Ai miei tempi (parlo degli anni ‘50) non esisteva per un ragazzo marchio più infamante all’interno della comunità dei suoi coetanei di quello che lo connotava come “deviante” in ambito sessuale.
Ma già a partire dagli anni ’70 sempre più spesso i protagonisti della cultura giovanile (stilisti, band musicali, cantanti di successo), hanno cominciato ad esporre, ed anche esibire, le proprie diversità, facendo dell’omosessualità, e della trasgressione sessuale in genere, non solo una realtà con la quale ci trova a convivere, ma anche una scelta positiva, coraggiosa, “moderna”, cioè simpatica.
In termini di marketing il target dei “metrosessuali” (soggetti coinvolti in quella che ci permettiamo di definire la “trasgressione metropolitana”) è particolarmente appetitoso: si tratta di soggetti spesso inseriti nelle élite professionali (o che ambiscono a diventarlo), con notevole capacità di spesa ed un’ancora più intensa propensione ad investire nella cura della persona e nell’abbigliamento.

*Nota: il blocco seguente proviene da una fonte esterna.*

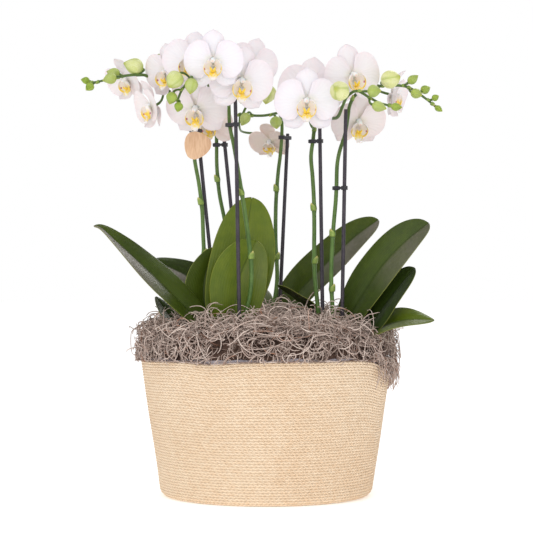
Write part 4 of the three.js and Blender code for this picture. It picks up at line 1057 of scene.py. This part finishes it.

Non a caso la comunicazione pubblicitaria di questo tipo di prodotti si rivolge specificatamente a questo peculiare target, anche perché si tratta volontieri di opinion-leader, fortemente motivati a esibire il loro posizione sociale.
L’occasione per queste divagazioni è stata la divulgazione di un’indagine sulle resistenze della mia generazione nei confronti dei nuovi stereotipi in materia di immagine maschile proposti dall’attuale comunicazione: Gli uomini più anziani restano attaccati all’immagine maschile degli anni ’50, ’60 (Older men cling to 1950s, ’60s blueprint of masculinity).
Questo condizionamento ci renderebbe incapaci di adeguarsi ai nuovi modelli dell’immagine virile, più disinvolti, aperti e liberi. Già nelle rilevazioni statistiche, prima in lingua inglese e poi a seguire in italiano la classificazione del rispondente ara passata dall’indicazione del sesso all’indicazione del genere.
Qualche tempo fa mia figlia nella costruzione di un questionario autocompilato aveva suscitato la disapprovazione di una sua amica svedese, anche lei coinvolta nell’indagine, in quanto la domanda Genere prevedeva soltanto le risposte precodificate maschio/femmina, omettendo ulteriori modalità di identità di genere.
In Svezia, mi ha riferito, è considerato “politicamente scorretto” e retrogrado limitare l’espressione del personale mix di orientamenti sessuali, pertanto per adeguarsi si deve quantomeno indicare la risposta “altro” o forse “non so, non risponde”.